Asian Music and Dance


Aakrisht is a small-scale touring show that gives equal balance to three elements: instrumental, percussion and dance. The second performance of the tour, it took place in a tiny cultural oasis set in the predominantly military town of Aldershot, attracting a few local residents and some Asian audience who travelled from neighbouring towns. What they experienced was high-class Indian art. 

The opening notes of Raga Yaman on the sitar struck by Roopa Panesar set the mood of the evening.  She plucked softly and delicately, drawing out the nuances of the notes. Her riffs were surprising and unpredictable. The sweetness was contrasted by stronger and attacking sequences. Alas the alap felt all too short, so absorbed were we by it.   

Roopa was joined in the jod section by the now well-established tabla player Sanju Sahai. Together they eased into rhythmic play, punctuated by tehais and a wonderful sustained jhalla in conclusion that radiated energy by maintaining pace and attack but forgoing the mad racing up and down the scale as is the most popular way of executing this section of the raga. The young sitar player is quietly building a reputation as an artist to ‘look out’ for. 

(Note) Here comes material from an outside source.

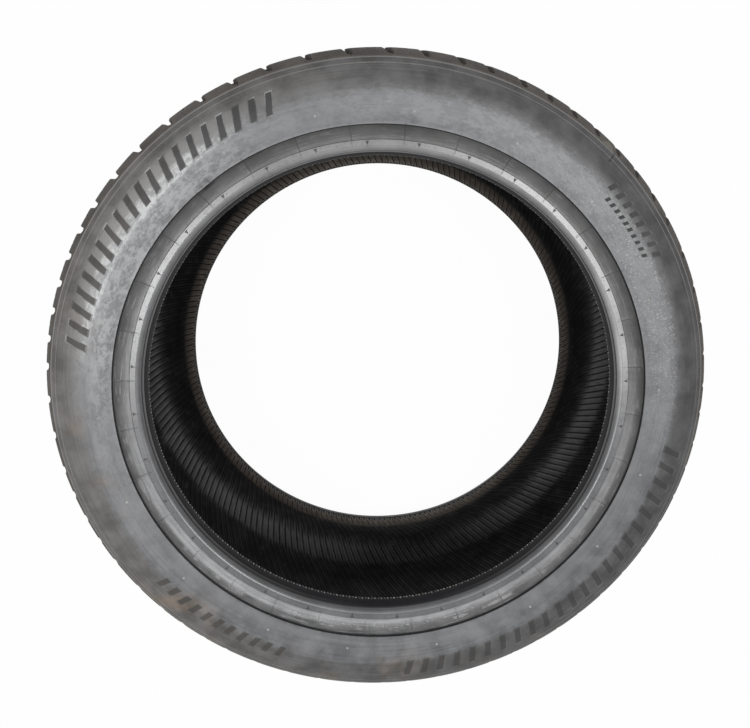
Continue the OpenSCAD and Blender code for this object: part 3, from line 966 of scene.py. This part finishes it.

It was then the turn of Sanju Sahai to introduce the ‘talking-drum’, the tabla, which he did with humour and panache. Treating his audience to some wonderful displays of ‘lekh-kari’ rhythm play, with variations on the teental, Sanju displayed his formidable training and skill. Sanju is the son of the famous tabla maestro Pandit Sharda Sahai who is the UK wing of the Benares gharana. The various tonal qualities elicited from the sharp high notes of finger, to the base of the palm on the left-handed base drum were most enjoyable. He then did some of the easily accessible crowd-pleasers as the ‘steam train’ sounds and concluded with a number of tukras and parans (short compositions). 

The second half of the programme featured kathak dancer Jaymini Chauhan with musicians augmented by vocalist Chandra Chakraborty and tabla apprentice Anil Sandhu giving bol back-up together with Sanju Sahai (his guru) and Roopa Panesar. This is Jaymini’s first solo tour following her Manch Pravesh in Leicester in 2008 under Nilima Devi. 

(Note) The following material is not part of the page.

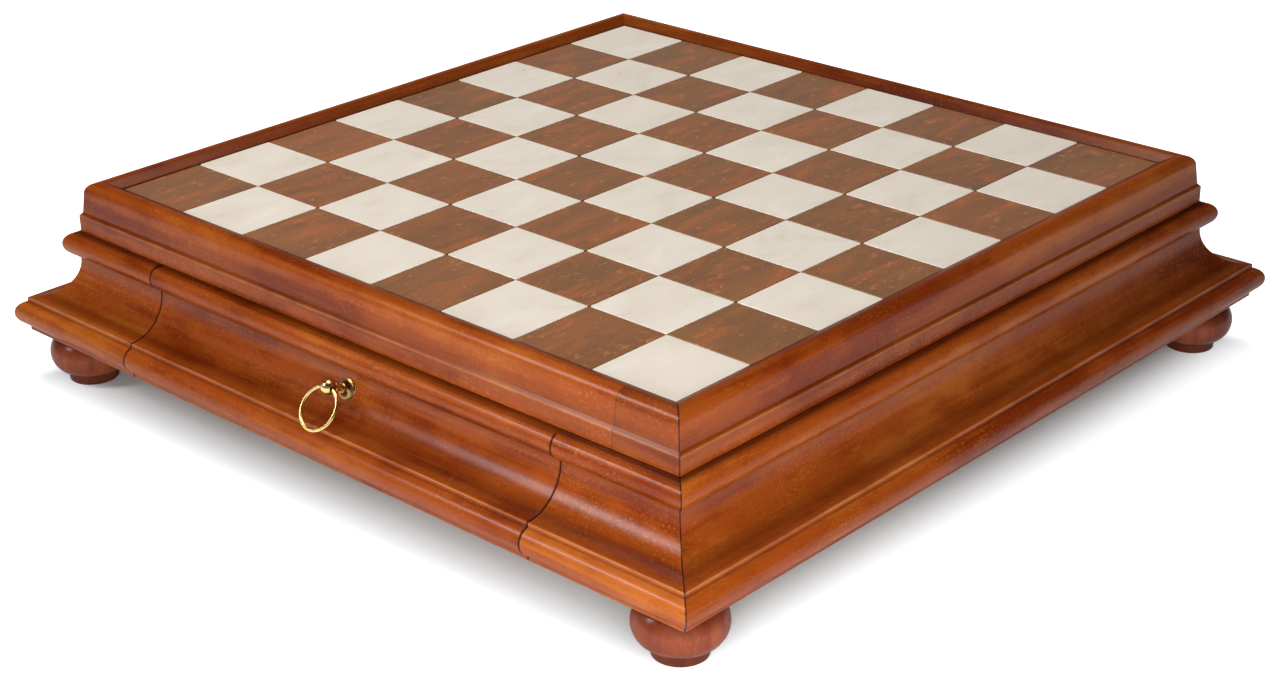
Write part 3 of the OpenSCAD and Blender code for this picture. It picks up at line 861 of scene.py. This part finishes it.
# %% Moulding tree
def moulding_tree():
    tree, given, result = new_tree("moulding run", {
        "Float": ("From", "To", "Turn", "Stain From", "Stain To", "Reach From", "Reach To", "Arris From",
                  "Arris To", "Duller"),
        "Vector": ("Own Figure",), "Material": ("Wood",)})
    body = given["Geometry"]
    ends = take(tree, "GeometryNodeFlipFaces", {"Mesh": body})
    top = True
    for _ in range(3):
        pulled = node(tree, "GeometryNodeExtrudeMesh", {"Mesh": body, "Selection": top,
                      "Offset": together(tree, X=1.0), "Individual": False})
        body, top = pulled.outputs["Mesh"], pulled.outputs["Top"]
    solid = closed(tree, body, ends)

    # Rings 0 and 1 belong to the low end of the length, and rings 2 and 3 to the high one.
    ring, out, high = apart(tree, position(tree))
    low_end = larger(tree, given["From"], times(tree, out, -1.0))
    high_end = math_node(tree, "MINIMUM", given["To"], out)
    far = above(tree, ring, 1.5)
    inner = below(tree, size_of(tree, minus(tree, ring, 1.5)), 1.0)
    into = math_node(tree, "MULTIPLY_ADD", far, -2.0, 1.0)
    on_low, on_high = below(tree, ring, 0.5), above(tree, ring, 2.5)

    def by_end(at_low, at_high, label):
        """The size of this name for the one end and for the other."""
        return plus(tree, times(tree, at_low, given[label + " From"]),
                    times(tree, at_high, given[label + " To"]))

    inset = times(tree, times(tree, inner, into), by_end(minus(tree, 1.0, far), far, "Reach"))
    along = plus(tree, math_node(tree, "MULTIPLY_ADD", far, minus(tree, high_end, low_end), low_end), inset)
    on_end = above(tree, plus(tree, on_low, on_high), 0.99)
    weight = times(tree, on_end, by_end(on_low, on_high, "Arris"))
    unrounded = times(tree, on_end, below(tree, weight, 0.5))

    marked = store(tree, solid, "end stain", by_end(on_low, on_high, "Stain"))
    crisp = take(tree, "GeometryNodeSetShadeSmooth", {"Geometry": marked, "Selection": unrounded,
                 "Shade Smooth": False}, domain="EDGE")
    dulled = store(tree, crisp, "duller", given["Duller"])
    capped = store(tree, dulled, "end face", on_end, domain="FACE")
    weighted = store(tree, capped, "bevel_weight_edge", weight, domain="EDGE")
    shaped = take(tree, "GeometryNodeSetPosition", {"Geometry": weighted,
                  "Position": together(tree, X=along, Y=out, Z=high)})
    grain = vector_node(tree, "ADD", position(tree), given["Own Figure"])
    figured = store(tree, shaped, "grain", grain, kind="FLOAT_VECTOR")
    turned_to = take(tree, "GeometryNodeTransform", {"Geometry": figured,
                     "Rotation": together(tree, Z=given["Turn"])})
    return end_tree(tree, turned_to, given["Wood"], result)


moulding_run = moulding_tree()

# %% Run a length of moulding
TURNS = {"back": 0.0, "left": math.pi / 2, "front": math.pi, "right": -math.pi / 2}
# A length that stops nowhere before its mitre: any size beyond the box says so.
TO_MITRE = 1.0
# How an end is left: how much stain has gathered in it, how far that reaches, and how much of the
# arris is rounded off.
SAWN = (0.8, 0.5 * MM, 1.0)
SPLICED = (0.32, 1.0 * MM, 0.0)
MITRED = (0.1, 0.4 * MM, 0.0)
OPEN_MITRE = (0.9, 0.6 * MM, 0.0)
moulding_steps = (0.83, 0.37, 0.59)
moulding_arris = 0.4 * MM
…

With her back to the audience, striking a pose with raised arm showing Krishna’s feather and with a slow revolution, Jaymini plunged into the vandana backed by just the trill notes of Chandra. The sweetness and playfulness of Krishna was conveyed well, as were the gat-bhavas that followed. Attired in a dress with a pink bodice of Benarasi zari and a cream pink-edged skirt, at her waist a diamanté belt, Jaymini was a picture of elegance. 

A long technical section consisting of amad, tukras, toras and tatkar formed the bulk of her presentation. Jaymini has a good command of technique: her arms and torso, footwork and chakkars were executed with speed, accuracy and grace.  The only points she could work on are her balance (finishes with one leg raised could be wobbly), and controlling unnecessary side-to-side movement of the upper body. To retain stillness in the midst of brisk moves is a quality to strive for. 

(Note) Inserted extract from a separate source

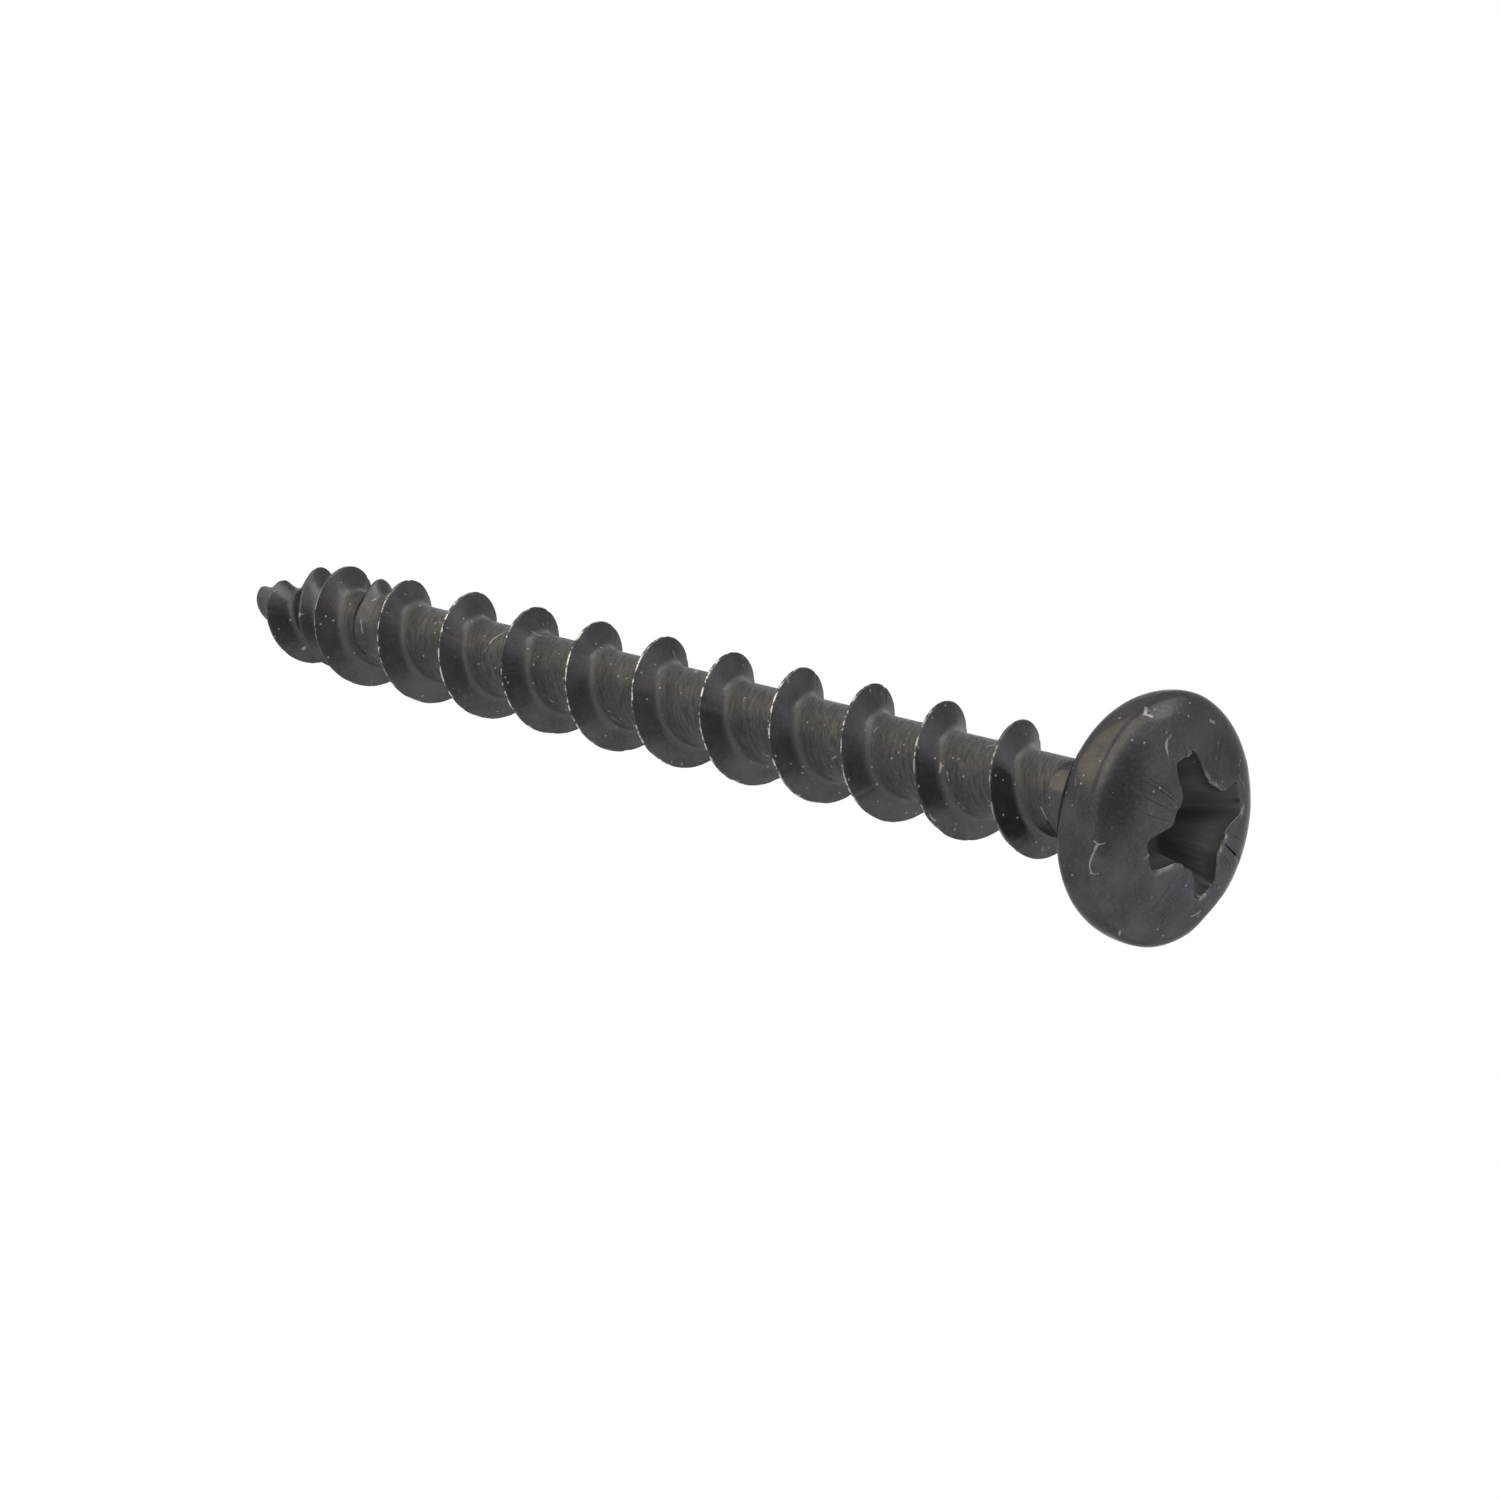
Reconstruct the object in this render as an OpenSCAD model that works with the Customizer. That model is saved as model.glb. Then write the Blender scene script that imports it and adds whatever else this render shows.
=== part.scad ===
// Wood screw with a domed pan head, a cross drive recess, a coarse right-hand
// thread and a point with a short second thread start.
// Millimetres. The origin is the centre of the flat seat under the head.
// +Z points out of the head along the axis, so the shank runs towards -Z.

/* [Head] */
// Diameter of the head at its widest
head_d = 8.0; // [7.4:0.1:9.0]
// Height of the head above its seat
head_h = 3.0; // [2.7:0.1:3.6]
// Height of the widest ring above the seat
rim_h = 1.45; // [1.0:0.05:1.8]
// Outside diameter of the flat seat under the head
seat_d = 6.0; // [5.0:0.1:6.4]

/* [Drive recess] */
// Tip to tip span of the cross at the top of the head
recess_span = 4.4; // [4.0:0.1:4.8]
// Depth of the cross below the top of the head
recess_depth = 2.2; // [1.8:0.1:2.3]
// Width of each wing of the cross
wing_w = 1.1; // [0.9:0.05:1.3]
// Diameter of the round core of the cross at its mouth
recess_core_d = 2.8; // [2.4:0.1:3.0]
// Depth of the four short marks between the wings
mark_depth = 0.12; // [0.08:0.02:0.2]

/* [Shank] */
// Length from the seat to the end of the point
length = 40.0; // [30:0.5:60]
// Diameter over the thread
thread_d = 4.2; // [3.9:0.1:4.6]
// Diameter at the bottom of the thread
core_d = 2.5; // [2.2:0.05:2.5]
// Diameter of the plain neck between the seat and the thread
neck_d = 2.56; // [2.56:0.02:2.8]
// Radius of the fillet between the neck and the seat
neck_fillet = 0.4; // [0.2:0.05:0.5]

/* [Thread] */
// Distance between two turns of the thread
pitch = 3.11; // [2.8:0.01:3.4]
// Width of the flat on top of the thread
crest_w = 0.12; // [0.08:0.02:0.2]
// Width of one sloping side of the thread
flank_w = 0.42; // [0.3:0.02:0.5]
// Distance below the seat at which the thread has run out
run_out_z = 2.15; // [2.1:0.05:4]
// Height over which the thread grows from nothing to its full depth
run_out_h = 0.8; // [0.5:0.1:2]
// Angle from a wing of the cross at which the thread would meet the seat
thread_turn = 130.5; // [0:0.5:359.5]

/* [Point] */
// Length of the tapered point
point_h = 5.4; // [4:0.1:7]
// Diameter of the blunt end of the point
point_end_d = 1.1; // [0.4:0.1:1.2]
// Height over which the second thread start grows, above the point
second_start_h = 3.2; // [2:0.1:4]

/* [Hidden] */
$fn = 96;
// Columns of facets round the threaded shank
columns = 24;
head_r = head_d / 2;
seat_r = seat_d / 2;
neck_r = neck_d / 2;
crest_r = thread_d / 2;
core_r = core_d / 2;
end_r = point_end_d / 2;
tip_z = -length;
point_z = tip_z + point_h;
second_z = point_z + second_start_h;
// The facets start inside the neck, which hides their flat top
neck_z = -run_out_z + 0.05;
shank_top = neck_z + 0.6;
// Distance from a crest to the bottom of its sloping side, and past its fillet
root_w = crest_w / 2 + flank_w;
fillet_w = root_w + 0.2;
// Part of the thread's depth left where the slope meets the fillet
fillet_part = 0.08;
// Distances of the rows of facets below a crest, over one pitch
row_steps = [
    crest_w / 2,
    root_w,
    fillet_w,
    pitch / 2 - root_w,
    pitch / 2 - crest_w / 2,
    pitch / 2 + crest_w / 2,
    pitch / 2 + root_w,
    pitch - fillet_w,
    pitch - root_w,
    pitch - crest_w / 2
];
steps = len(row_steps);
rows = steps * (ceil(length / pitch) + 3);

function clamp(x, low, high) = min(max(x, low), high);

// Depth of the thread, from 1 on its crest to 0 on the core, at a distance
// from the middle of the crest
function thread_part(d) =
    d <= crest_w / 2 ? 1 :
    d <= root_w ? 1 - (1 - fillet_part) * (d - crest_w / 2) / flank_w :
    d <= fillet_w ? fillet_part * (fillet_w - d) / (fillet_w - root_w) : 0;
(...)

In the abhinaya section, Jaymini danced to a thumri describing a stormy night causing unease as a woman awaits her lover. As the night turns into day, the mood of fear is lifted and replaced by relief and rejoicing, a universal feeling with which audiences, regardless of language barriers, could empathise. The concluding tarana pushed the performance into the over-long category. 

Aakrisht offers audiences an experience that is rich in sounds, colours and textures. Slightly cutting down the second half and integrating the sitar and tabla by creating spaces within a melodic composition for both to exist side by side could make the show even stronger.